= Mill Cove, Nova Scotia =

Community in Nova Scotia, Canada

Mill Cove is a community in the Canadian province of Nova Scotia, located in the Chester Municipal District on the Aspotogan Peninsula on the Lighthouse Route (Nova Scotia Route 329). The community was home to CFS Mill Cove from 1967 til the 1990s.

== History ==
Mill Cove was originally granted to Jacque Louis Jollimore (1754-1833) age 38 and John Troop (1792), after both men and their families had lived in the community for many decades.

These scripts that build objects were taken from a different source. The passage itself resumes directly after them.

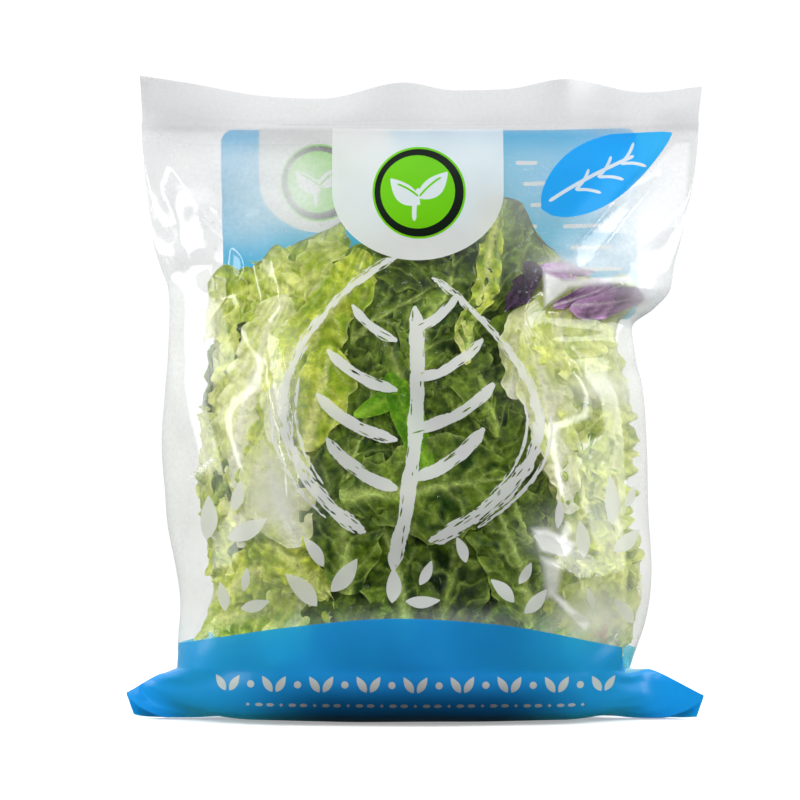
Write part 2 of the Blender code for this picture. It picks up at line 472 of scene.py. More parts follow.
def sample(grid, c, r):
    """Points of a grid at places between its columns and rows."""
    c = np.clip(c, 0, grid.shape[1] - 1.001)
    r = np.clip(r, 0, grid.shape[0] - 1.001)
    c0, r0 = c.astype(int), r.astype(int)
    fc, fr = (c - c0)[..., None], (r - r0)[..., None]
    low = blend(grid[r0, c0], grid[r0, c0 + 1], fc)
    high = blend(grid[r0 + 1, c0], grid[r0 + 1, c0 + 1], fc)
    return blend(low, high, fr)


def steps_at(sheet, c, r):
    """Steps of one cell to the right and up, at places of a sheet."""
    right = sample(sheet, c + 0.5, r) - sample(sheet, c - 0.5, r)
    return right, sample(sheet, c, r + 0.5) - sample(sheet, c, r - 0.5)


def locate(sheet, x, z):
    """The column and row of a sheet that lie at x and z, as seen from the front."""
    c = (x / 200 + 0.5) * WIDE
    r = FOOT_ROW + (z - WALL_FOOT) / WALL_HEIGHT * (len(sheet) - FOOT_ROW)
    for _ in range(30):
        here = sample(sheet, c, r)
        right, up = steps_at(sheet, c, r)
        miss_x, miss_z = x - here[..., 0], z - here[..., 2]
        scale = right[..., 0] * up[..., 2] - right[..., 2] * up[..., 0]
        scale = np.where(np.abs(scale) < 0.05, 0.05, scale)
        c = c + np.clip((miss_x * up[..., 2] - miss_z * up[..., 0]) / scale, -6, 6)
        r = r + np.clip((miss_z * right[..., 0] - miss_x * right[..., 2]) / scale, -6, 6)
        c, r = np.clip(c, 0.5, WIDE - 0.5), np.clip(r, 1, len(sheet) - 2)
    return c, r


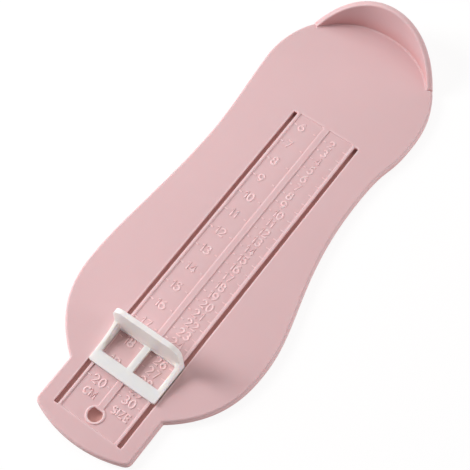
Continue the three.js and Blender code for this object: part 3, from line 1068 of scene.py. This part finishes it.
def flat_object(name, points, z):
    bm = bmesh.new()
    bm.faces.new([bm.verts.new((point.x, point.y, z)) for point in points])
    mesh = bpy.data.meshes.new(name)
    bm.to_mesh(mesh)
    bm.free()
    return add_object(name, mesh)


def build_stage():
    half = FLOOR_SIZE / 2
    corners = [(-half, -half), (half, -half), (half, half), (-half, half)]
    floor = flat_object("floor", [Vector(corner) for corner in corners], 0)
    give(floor, floor_material())
    outline = sole_outline()
    under = []
    for point, move in zip(outline, mitres(outline)):
        x, y = point - move * SHADED_FLOOR_INSET
        under.append(place((x, y, 0)).xy)
    shaded = flat_object("floor_under_plate", under, SHADED_FLOOR_HEIGHT * MILLIMETRE)
    give(shaded, shaded_floor_material())


def build_world():
    world = bpy.data.worlds.new("studio")
    world.use_nodes = True
    bpy.context.scene.world = world
    nodes, links = world.node_tree.nodes, world.node_tree.links
    background = nodes["Background"]
    background.inputs["Color"].default_value = SKY_COLOUR
    background.inputs["Strength"].default_value = SKY_STRENGTH
    backdrop = nodes.new("ShaderNodeBackground")
    backdrop.inputs["Color"].default_value = (1, 1, 1, 1)
    choice = nodes.new("ShaderNodeMixShader")
    links.new(camera_or_mirror(nodes, links), choice.inputs["Fac"])
    links.new(background.outputs["Background"], choice.inputs[1])
    links.new(backdrop.outputs["Background"], choice.inputs[2])
    links.new(choice.outputs["Shader"], nodes["World Output"].inputs["Surface"])


def direction(azimuth, elevation):
    level = math.cos(elevation)
    return Vector((level * math.cos(azimuth), level * math.sin(azimuth), math.sin(elevation)))


def build_soft_light(name, setup):
    light = bpy.data.lights.new(name, "AREA")
    light.shape = "ELLIPSE"
    light.size, light.size_y = setup["size"]
    light.energy = setup["power"]
    obj = bpy.data.objects.new(name, light)
    bpy.context.scene.collection.objects.link(obj)
    towards = direction(math.radians(setup["azimuth"]), math.radians(setup["elevation"]))
    obj.rotation_euler = towards.to_track_quat("Z", "Y").to_euler()
    obj.location = towards * setup["distance"]
    obj.visible_glossy = setup["glossy"]


def build_camera():
    camera = bpy.data.cameras.new("camera")
    camera.lens = CAMERA_LENS
    camera.sensor_width = 36
    camera.clip_start = 0.01
    camera.clip_end = 20
    obj = bpy.data.objects.new("camera", camera)
    bpy.context.scene.collection.objects.link(obj)
    backwards = direction(CAMERA_AZIMUTH, CAMERA_ELEVATION)
    right = Vector((0, 0, 1)).cross(backwards).normalized()
    up = backwards.cross(right)
    turned_right = right * math.cos(CAMERA_ROLL) - up * math.sin(CAMERA_ROLL)
    turned_up = right * math.sin(CAMERA_ROLL) + up * math.cos(CAMERA_ROLL)
    rotation = Matrix((turned_right, turned_up, backwards)).transposed()
    obj.matrix_world = Matrix.Translation(place(CAMERA_AT)) @ rotation.to_4x4()
    bpy.context.scene.camera = obj


# Assembly

pink_plastic = moulded_plastic(
    "pink_plastic", PINK, PINK_PAINTED_SHADE_AND_HIGHLIGHT, PINK_GLOW,
    shade_change=0.012, roughness=0.42, grain_height=0.02,
)
# A lighter copy of the plate's pink for the figures and marks: a painted highlight
figure_pink_painted_lighter = moulded_plastic(
    "figure_pink_painted_lighter", FIGURE_PINK_PAINTED_LIGHTER, FIGURE_PAINTED_SHADE_AND_HIGHLIGHT, FIGURE_GLOW,
    shade_change=0.012, roughness=0.36, grain_height=0.01,
)
white_plastic = moulded_plastic(
    "white_plastic", WHITE, WHITE_PAINTED_LIGHT, WHITE_GLOW,
    shade_change=0.01, roughness=0.38, grain_height=0.015,
)

plate = foot_plate()
give(plate, pink_plastic)
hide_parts("foot_plate")
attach(plate, "plate")

for piece in (centimetre_figures(), size_figures(), scale_marks()):
    give(piece, figure_pink_painted_lighter)
    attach(piece, "plate")

slider = toe_stop()
give(slider, white_plastic)
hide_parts("toe_stop_slider")
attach(slider, "slider")

give(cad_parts["slider_keeper"], white_plastic)

build_stage()
build_world()
for name, setup in LIGHTS.items():
    build_soft_light(name, setup)
build_camera()

bpy.context.scene.view_settings.view_transform = "Standard"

James Lewis Jollimore was born in Lunenburg and was the first to settle at Mill Cove with his wife Catherine (c. 1778). They had nine children at Mill Cove. James's father was a French Protestant who came from Montbeliard, France to settle in Lunenburg. James's father was part of the "foreign protestant" migration from Europe to Nova Scotia. Jacques Louis's name was later anglicized to James Lewis. He died a year after he was officially granted 500 acre of land at Mill Cove at age 79 (1782). He is buried in Mill Cove.

John Troop arrived in Nova Scotia in 1774. 18 years later Troop received 500 acre at Mill Cove (1792). Two years later, Troop purchased a lot on the burial ground of St. Peters (1810) church across St. Margaret's Bay at Hacketts Cove (formerly Haggets Cove). The burial ground was the first in St. Margaret's Bay (1794).